▶ [STATED GOAL]
Repeat every entry in the listing below, exactly.

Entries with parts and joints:
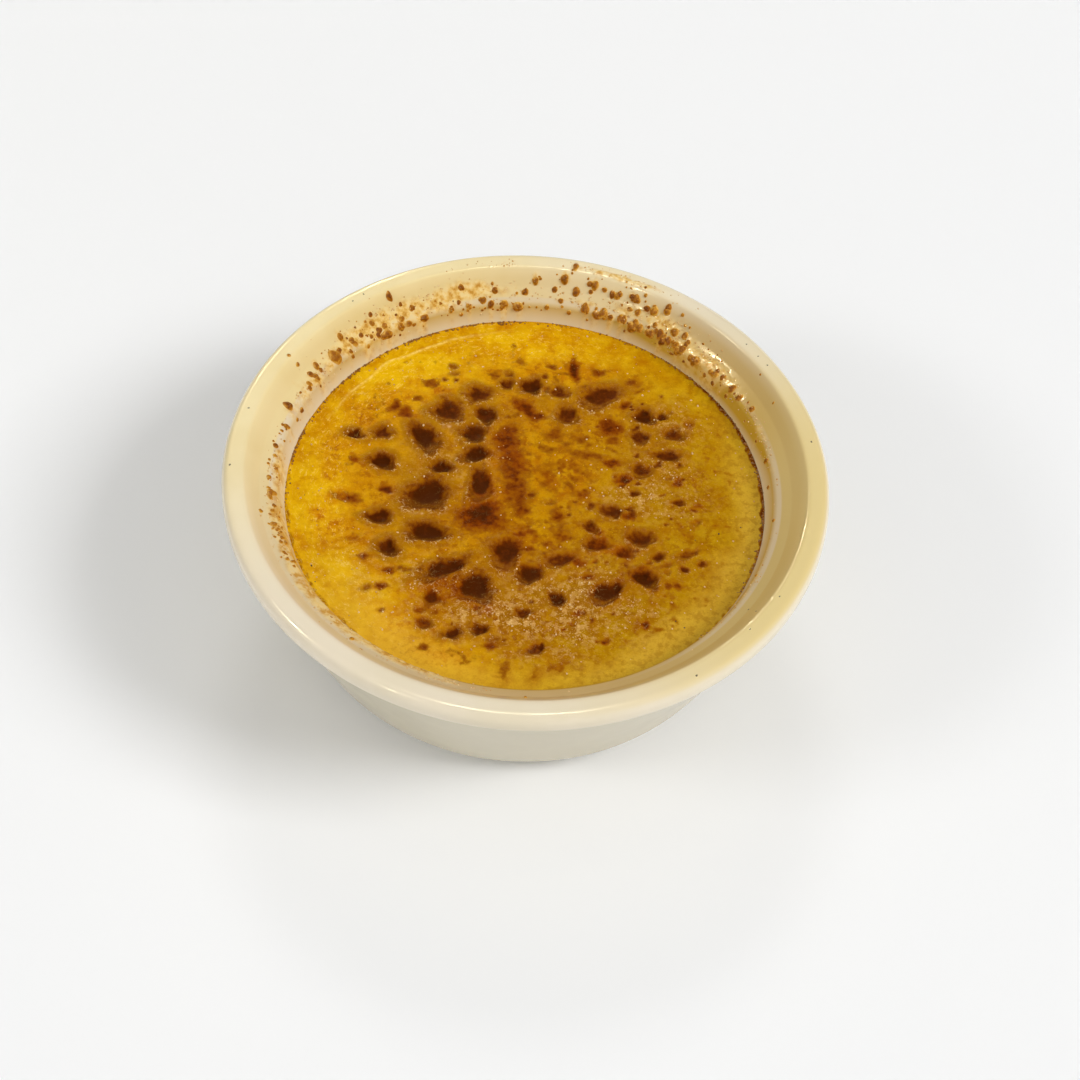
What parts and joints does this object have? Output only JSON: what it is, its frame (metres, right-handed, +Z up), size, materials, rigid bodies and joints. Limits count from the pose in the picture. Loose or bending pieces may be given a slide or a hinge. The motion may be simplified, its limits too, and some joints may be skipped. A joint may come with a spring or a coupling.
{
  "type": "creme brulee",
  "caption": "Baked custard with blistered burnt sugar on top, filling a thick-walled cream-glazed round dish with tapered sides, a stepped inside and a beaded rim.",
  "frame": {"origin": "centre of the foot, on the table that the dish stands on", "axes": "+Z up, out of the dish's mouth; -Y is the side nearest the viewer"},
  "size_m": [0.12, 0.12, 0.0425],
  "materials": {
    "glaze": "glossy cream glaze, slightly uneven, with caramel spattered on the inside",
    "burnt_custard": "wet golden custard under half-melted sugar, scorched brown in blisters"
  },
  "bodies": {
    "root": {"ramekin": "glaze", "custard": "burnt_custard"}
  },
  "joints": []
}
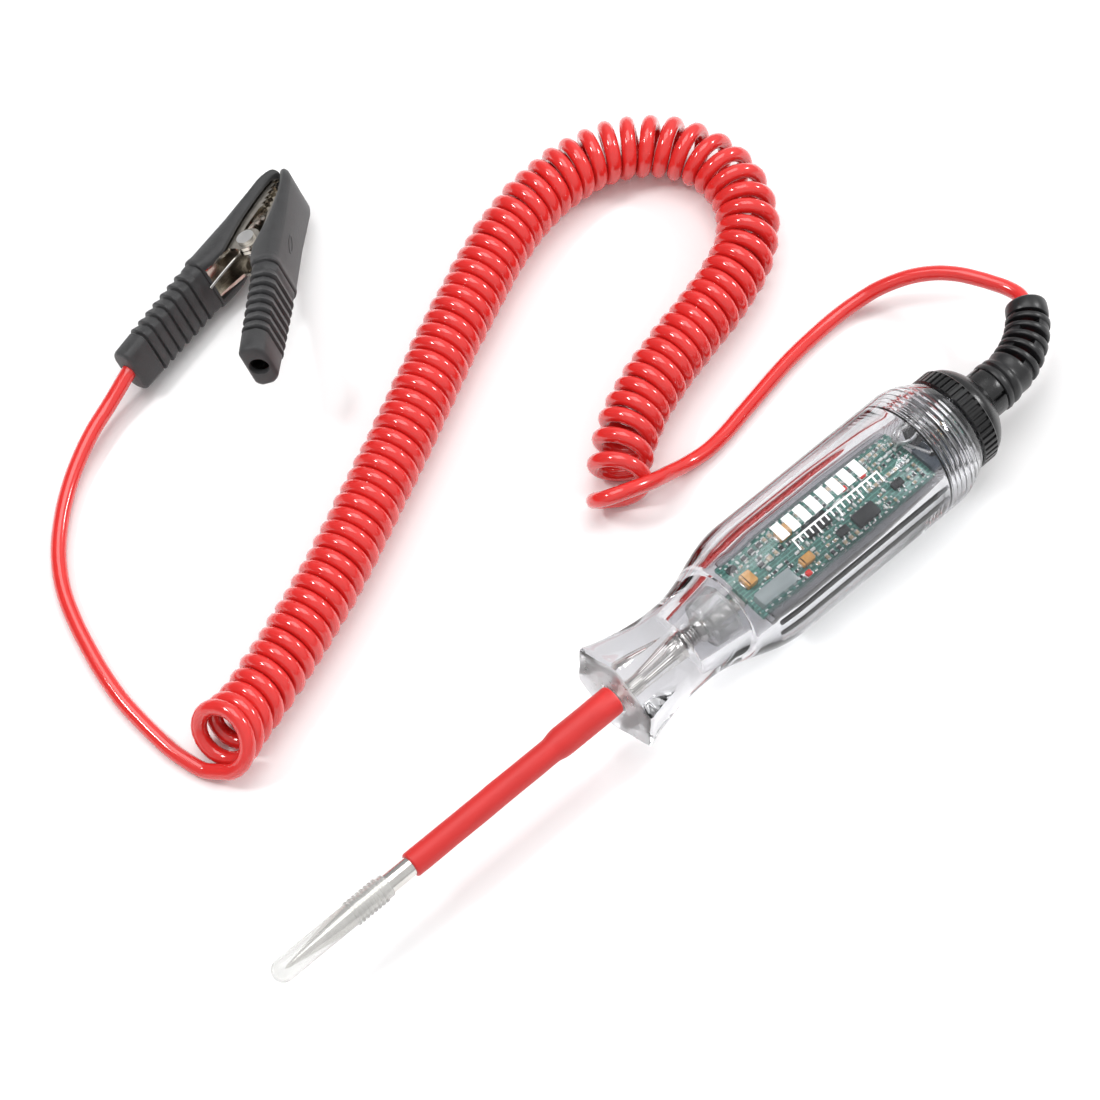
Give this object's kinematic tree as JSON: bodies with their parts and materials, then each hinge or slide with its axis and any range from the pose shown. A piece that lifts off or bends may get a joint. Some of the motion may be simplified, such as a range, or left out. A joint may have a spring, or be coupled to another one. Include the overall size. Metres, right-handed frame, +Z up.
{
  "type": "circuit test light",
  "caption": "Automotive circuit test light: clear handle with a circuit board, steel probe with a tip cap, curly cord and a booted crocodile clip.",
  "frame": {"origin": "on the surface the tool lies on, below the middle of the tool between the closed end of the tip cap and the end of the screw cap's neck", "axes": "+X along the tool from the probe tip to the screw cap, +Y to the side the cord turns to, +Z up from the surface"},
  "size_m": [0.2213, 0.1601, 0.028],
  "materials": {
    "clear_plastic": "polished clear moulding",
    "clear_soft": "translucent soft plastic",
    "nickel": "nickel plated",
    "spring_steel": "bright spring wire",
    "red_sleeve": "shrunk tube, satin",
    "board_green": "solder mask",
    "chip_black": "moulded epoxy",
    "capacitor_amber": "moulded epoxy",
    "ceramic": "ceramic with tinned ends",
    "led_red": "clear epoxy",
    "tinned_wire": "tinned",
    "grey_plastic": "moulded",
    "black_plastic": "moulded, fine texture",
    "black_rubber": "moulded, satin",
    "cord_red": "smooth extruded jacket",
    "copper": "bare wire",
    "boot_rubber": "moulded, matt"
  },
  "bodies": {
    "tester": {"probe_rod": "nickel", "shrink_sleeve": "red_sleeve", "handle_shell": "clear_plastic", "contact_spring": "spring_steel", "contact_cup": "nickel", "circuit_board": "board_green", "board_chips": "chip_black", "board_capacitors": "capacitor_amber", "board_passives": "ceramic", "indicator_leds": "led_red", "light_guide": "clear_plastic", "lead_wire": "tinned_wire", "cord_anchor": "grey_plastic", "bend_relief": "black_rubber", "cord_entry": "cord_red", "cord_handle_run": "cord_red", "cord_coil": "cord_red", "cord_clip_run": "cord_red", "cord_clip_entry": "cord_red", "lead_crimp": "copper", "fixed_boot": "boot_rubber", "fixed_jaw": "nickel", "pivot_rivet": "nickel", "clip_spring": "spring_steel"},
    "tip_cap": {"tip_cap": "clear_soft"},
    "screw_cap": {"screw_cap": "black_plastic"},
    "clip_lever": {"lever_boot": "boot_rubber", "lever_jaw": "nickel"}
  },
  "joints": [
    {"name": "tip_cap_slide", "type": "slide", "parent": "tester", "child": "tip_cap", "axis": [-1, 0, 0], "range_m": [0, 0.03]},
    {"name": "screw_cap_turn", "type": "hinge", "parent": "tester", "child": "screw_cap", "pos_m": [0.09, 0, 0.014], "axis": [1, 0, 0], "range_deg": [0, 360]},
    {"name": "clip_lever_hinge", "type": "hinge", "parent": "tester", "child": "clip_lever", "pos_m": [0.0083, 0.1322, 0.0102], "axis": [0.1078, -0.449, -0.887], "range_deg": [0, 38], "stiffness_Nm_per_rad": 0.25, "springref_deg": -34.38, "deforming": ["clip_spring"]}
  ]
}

▶ [TASK RESULT]
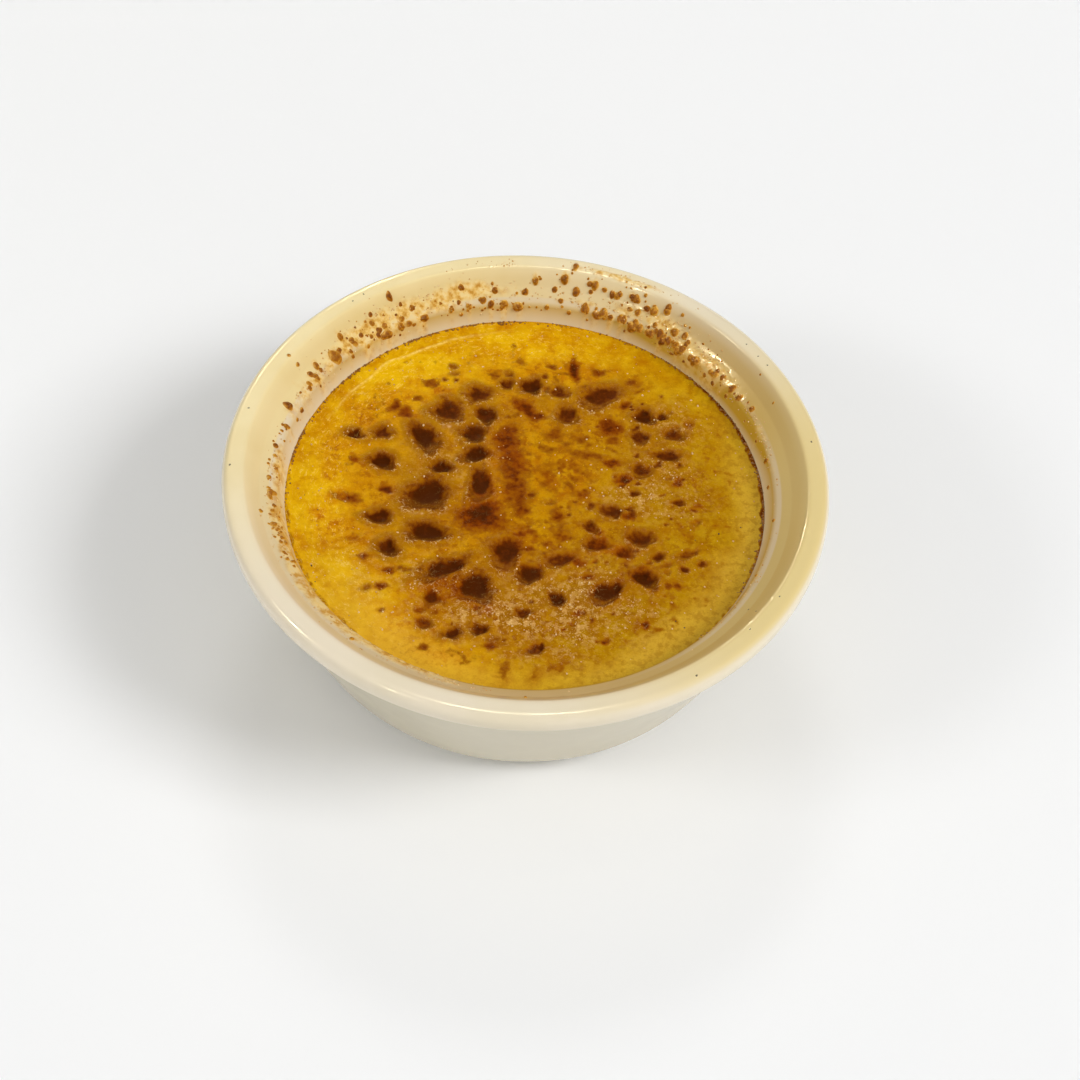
What parts and joints does this object have? Output only JSON: what it is, its frame (metres, right-handed, +Z up), size, materials, rigid bodies and joints. Limits count from the pose in the picture. Loose or bending pieces may be given a slide or a hinge. The motion may be simplified, its limits too, and some joints may be skipped. A joint may come with a spring or a coupling.
{
  "type": "creme brulee",
  "caption": "Baked custard with blistered burnt sugar on top, filling a thick-walled cream-glazed round dish with tapered sides, a stepped inside and a beaded rim.",
  "frame": {"origin": "centre of the foot, on the table that the dish stands on", "axes": "+Z up, out of the dish's mouth; -Y is the side nearest the viewer"},
  "size_m": [0.12, 0.12, 0.0425],
  "materials": {
    "glaze": "glossy cream glaze, slightly uneven, with caramel spattered on the inside",
    "burnt_custard": "wet golden custard under half-melted sugar, scorched brown in blisters"
  },
  "bodies": {
    "root": {"ramekin": "glaze", "custard": "burnt_custard"}
  },
  "joints": []
}
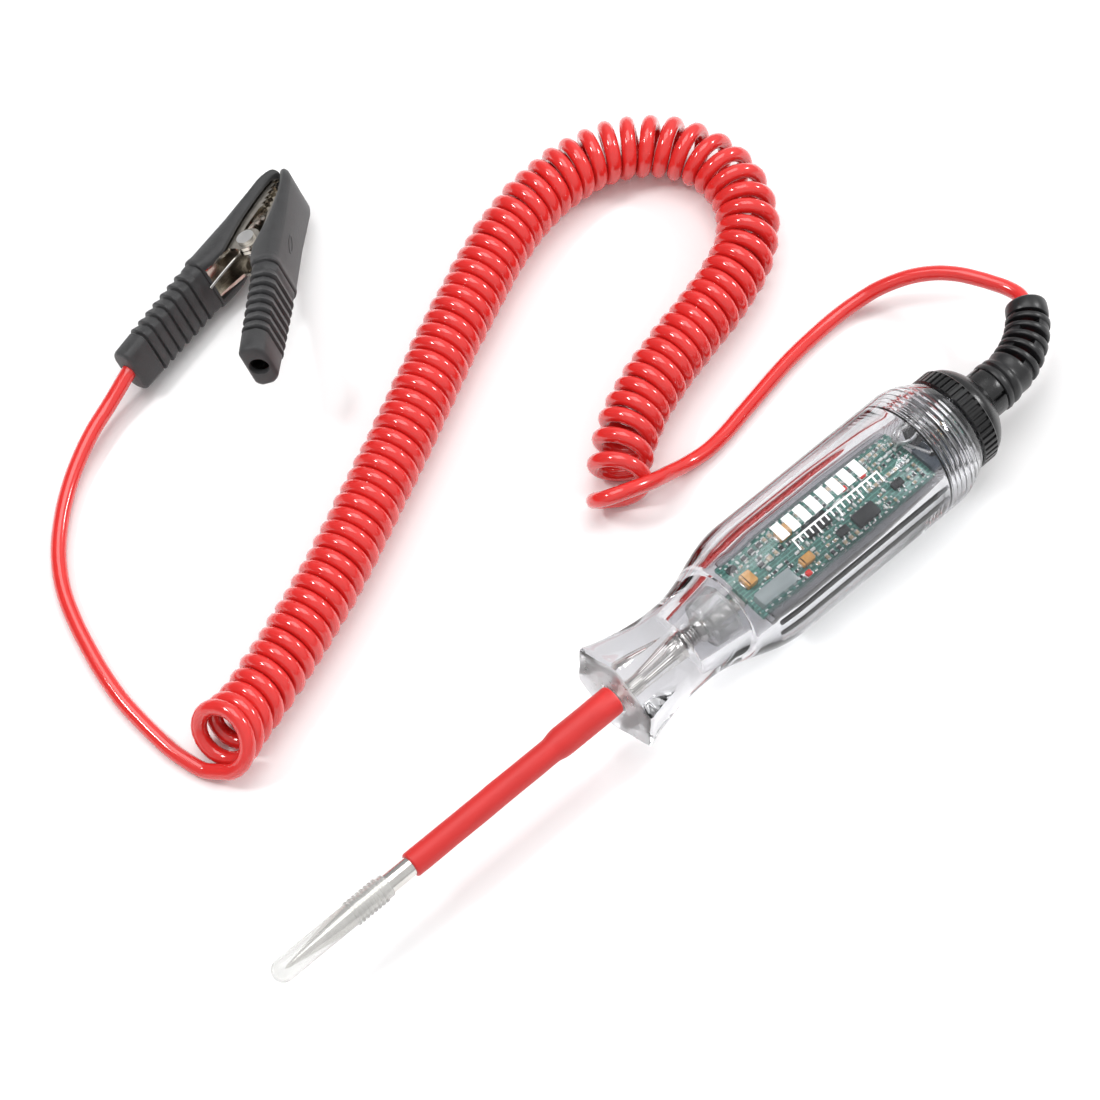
Give this object's kinematic tree as JSON: bodies with their parts and materials, then each hinge or slide with its axis and any range from the pose shown. A piece that lifts off or bends may get a joint. Some of the motion may be simplified, such as a range, or left out. A joint may have a spring, or be coupled to another one. Include the overall size. Metres, right-handed frame, +Z up.
{
  "type": "circuit test light",
  "caption": "Automotive circuit test light: clear handle with a circuit board, steel probe with a tip cap, curly cord and a booted crocodile clip.",
  "frame": {"origin": "on the surface the tool lies on, below the middle of the tool between the closed end of the tip cap and the end of the screw cap's neck", "axes": "+X along the tool from the probe tip to the screw cap, +Y to the side the cord turns to, +Z up from the surface"},
  "size_m": [0.2213, 0.1601, 0.028],
  "materials": {
    "clear_plastic": "polished clear moulding",
    "clear_soft": "translucent soft plastic",
    "nickel": "nickel plated",
    "spring_steel": "bright spring wire",
    "red_sleeve": "shrunk tube, satin",
    "board_green": "solder mask",
    "chip_black": "moulded epoxy",
    "capacitor_amber": "moulded epoxy",
    "ceramic": "ceramic with tinned ends",
    "led_red": "clear epoxy",
    "tinned_wire": "tinned",
    "grey_plastic": "moulded",
    "black_plastic": "moulded, fine texture",
    "black_rubber": "moulded, satin",
    "cord_red": "smooth extruded jacket",
    "copper": "bare wire",
    "boot_rubber": "moulded, matt"
  },
  "bodies": {
    "tester": {"probe_rod": "nickel", "shrink_sleeve": "red_sleeve", "handle_shell": "clear_plastic", "contact_spring": "spring_steel", "contact_cup": "nickel", "circuit_board": "board_green", "board_chips": "chip_black", "board_capacitors": "capacitor_amber", "board_passives": "ceramic", "indicator_leds": "led_red", "light_guide": "clear_plastic", "lead_wire": "tinned_wire", "cord_anchor": "grey_plastic", "bend_relief": "black_rubber", "cord_entry": "cord_red", "cord_handle_run": "cord_red", "cord_coil": "cord_red", "cord_clip_run": "cord_red", "cord_clip_entry": "cord_red", "lead_crimp": "copper", "fixed_boot": "boot_rubber", "fixed_jaw": "nickel", "pivot_rivet": "nickel", "clip_spring": "spring_steel"},
    "tip_cap": {"tip_cap": "clear_soft"},
    "screw_cap": {"screw_cap": "black_plastic"},
    "clip_lever": {"lever_boot": "boot_rubber", "lever_jaw": "nickel"}
  },
  "joints": [
    {"name": "tip_cap_slide", "type": "slide", "parent": "tester", "child": "tip_cap", "axis": [-1, 0, 0], "range_m": [0, 0.03]},
    {"name": "screw_cap_turn", "type": "hinge", "parent": "tester", "child": "screw_cap", "pos_m": [0.09, 0, 0.014], "axis": [1, 0, 0], "range_deg": [0, 360]},
    {"name": "clip_lever_hinge", "type": "hinge", "parent": "tester", "child": "clip_lever", "pos_m": [0.0083, 0.1322, 0.0102], "axis": [0.1078, -0.449, -0.887], "range_deg": [0, 38], "stiffness_Nm_per_rad": 0.25, "springref_deg": -34.38, "deforming": ["clip_spring"]}
  ]
}